We drove to Mount Nebo, 2330 feet above sea level. According to the Bible, it is the place where Moses was granted a view of the Promised Land and lived out his final days. The view from the summit provides a panorama of the Holy Land and the Jordan River Valley. Unfortunately the visibility was very poor that day. In the 6th century AD, monks constructed a Byzantine monastery on Mount Nebo. While the building is no longer there, some of the mosaics from this time period have been preserved. In 1993, Mount Nebo was purchased by the Franciscan Order who restored the site. It is an active Franciscan monastery/church today. In the modern chapel, built to protect the site and provide worship space, remnants of mosaic floors from different periods can be seen.

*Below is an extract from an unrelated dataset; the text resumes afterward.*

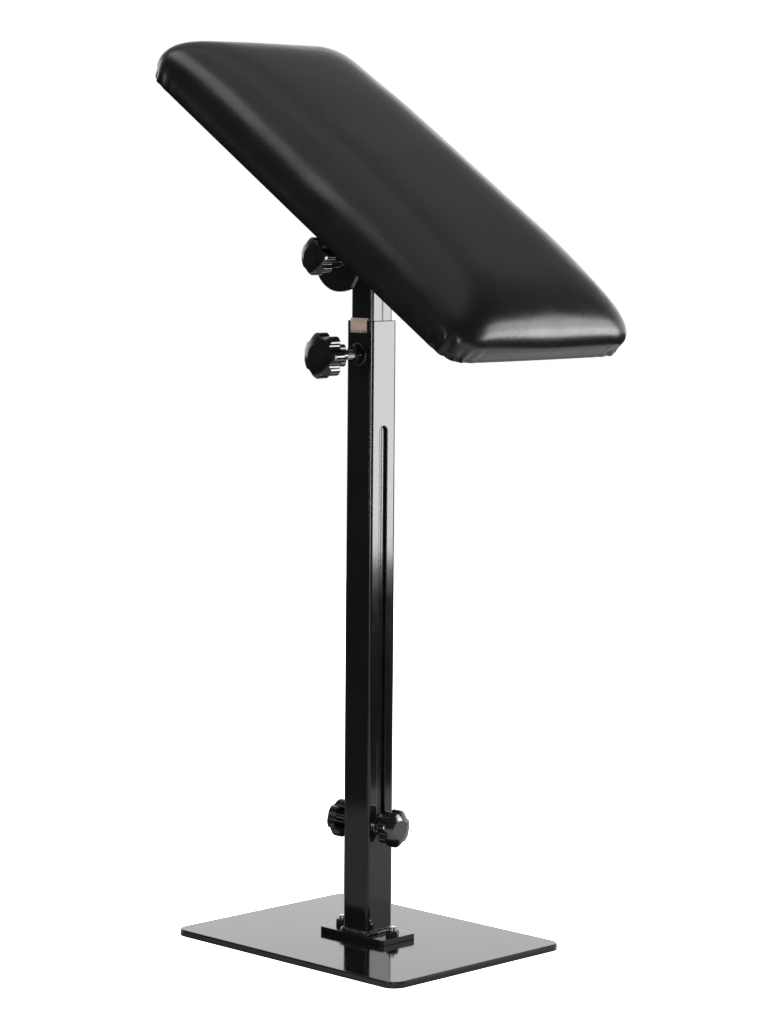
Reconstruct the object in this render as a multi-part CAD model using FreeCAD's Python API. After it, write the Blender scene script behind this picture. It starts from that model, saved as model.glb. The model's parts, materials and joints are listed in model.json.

A serpentine cross sculpture (the Brazen Serpent Monument) atop Mount Nebo was created by Italian artist Giovanni Fantoni. It is symbolic of the bronze serpent created by Moses in the wilderness (Numbers 21:4–9) and the cross upon which Jesus was crucified (John 3:14).
We continued south to the ancient crusader castle in Karak. The castle is at the top of a hill and it provided a great view of the surrounding.
Finally we headed to the Dana Nature Reserve overlooking Wadi Dana. We stayed at the ecolodge there before our start of the trek to Petra the next day.